Comme toujours avec Thierry Malandain, la danse est belle avec des lignes pures, des envolées lyriques et des mouvements d’ensemble calibrés. Pour les scènes de bal,  le chorégraphe a puisé dans la gestuelle de la danse baroque dans la composition de certains tableaux. C’est intelligemment fait. On reconnait sa patte malgré les poignets cassés et les coudes pliés. Il y a de beaux moments chorégraphiques, notamment des duos intenses qu’il peaufine de ballet en ballet. Comme cette nuit de noces – dont il n’est un secret pour personne qu’elle ne fut pas une réussite – où devant nos yeux, deux enfants préfèrent renoncer aux histoires d’adultes. Ou encore le duo qui réunit Louis XV (Frederik Deberdt) et la Comtesse du Barry (Miyuki Kanei), sensuel et passionné, dont l‘écriture si délicate fait merveille pour dépeindre les sentiments amoureux.

Mais il manque parfois à ce Marie-Antoinette des surprises scénographiques auxquelles le chorégraphe nous a habitués dans des pièces précédentes. D’où l’impression fugace mais récurrente d’une répétition entre les tableaux. Sans doute tient-elle au choix de la musique. Judicieux en ce que les symphonies 6, 7 et 8 intitulées Matin, Midi et Soir constituent un cycle comme celui évoqué, de l’aube au crépuscule d’une Reine, elle manque, hélas, d’aspérité.
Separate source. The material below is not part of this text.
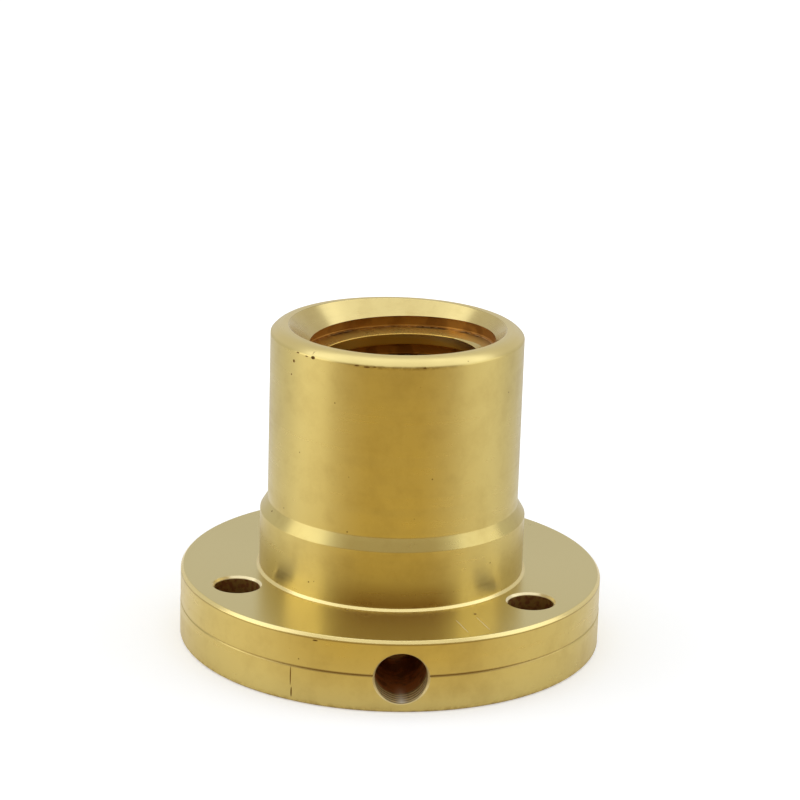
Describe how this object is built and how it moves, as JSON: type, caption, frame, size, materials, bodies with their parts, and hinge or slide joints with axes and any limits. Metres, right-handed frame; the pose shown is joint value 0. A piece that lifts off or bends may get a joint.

Marie-Antoinette de Thierry Malandain – Malandain Ballet Biarritz

En maîtresse de céans, Claire Lonchampt tire avec habilité son épingle du jeu en incarnant avec justesse et intensité les différentes expressions et états d’âme de Marie-Antoinette. Progressivement, elle réussit à faire émerger la personnalité de la Reine qui succède à la Dauphine. Comme toujours, elle affiche une technique sûre et de belle facture. Elle sait se montrer mutine et badine quand il le faut, comme dans ce tableau, clin d’œil délicieux au Truc en plumes de cette chère Zizi Jeanmaire, plus grave et solennelle dans d’autres. S’il n’y a pas d’interprètes à proprement parler solistes dans la compagnie, elle est celle qui s’imposait pour danser la Souveraine par ses lignes très travaillées. La qualité de ses mouvements de bras est comme toujours remarquable.

Dans un des tableaux intitulé Maternité, sur un court extrait emprunté au Orphée et Eurydice de Gluck, avec son partenaire Mickaël Conte, le duo offre une parenthèse fort émouvante où le roi et la reine se découvrent dans leur rôle de parent en compagnie de la première de leurs quatre enfants. Cette présence qui prend vie à travers un pantin évoque bien plus qu’un moment de béatitude parentale.

Un conseil enfin, si les détails de la vie de Marie-Antoinette ne vous sont pas familiers, parcourez attentivement la feuille de salle distribuée avant le spectacle. Cette démarche préliminaire vous permettra de vous concentrer sur la danse plutôt que de chercher à comprendre quels sont les personnages ou la situation évoqués au fil des quatorze tableaux. On peut bien sûr aborder l’œuvre avec sa propre connaissance du sujet, mais ce serait passer à côté de détails que Thierry Malandain se plaît à semer tout au long de son ballet.

Marie-Antoinette de Thierry Malandain – Malandain Ballet Biarritz

 

Marie-Antoinette  de Thierry Malandain par le Malandain Ballet Biarritz au théâtre Kursaal à San Sebastián (Espagne). Avec Ione Miren Aguirre, Raphaël Canet, Clémence Chevillotte, Mickaël Conte, Frederik Deberdt, Romain Di Fazio, Baptiste Fisson, Clara Forgues, Loan Frantz, Michaël Garcia, Irma Hoffren, Miyuki Kanei, Hugo Layer, Guillaume Lillo, Claire Lonchampt, Nuria López Cortés, Arnaud Mahouy, Ismael Turel Yagüe, Patricia Velazquez, Allegra Vianello, Laurine Viel, Lucia You González. Vendredi 15 février 2019. Premières en France les 29, 30 et 31 mars à l’Opéra Royal du château de Versailles. Puis en tournée.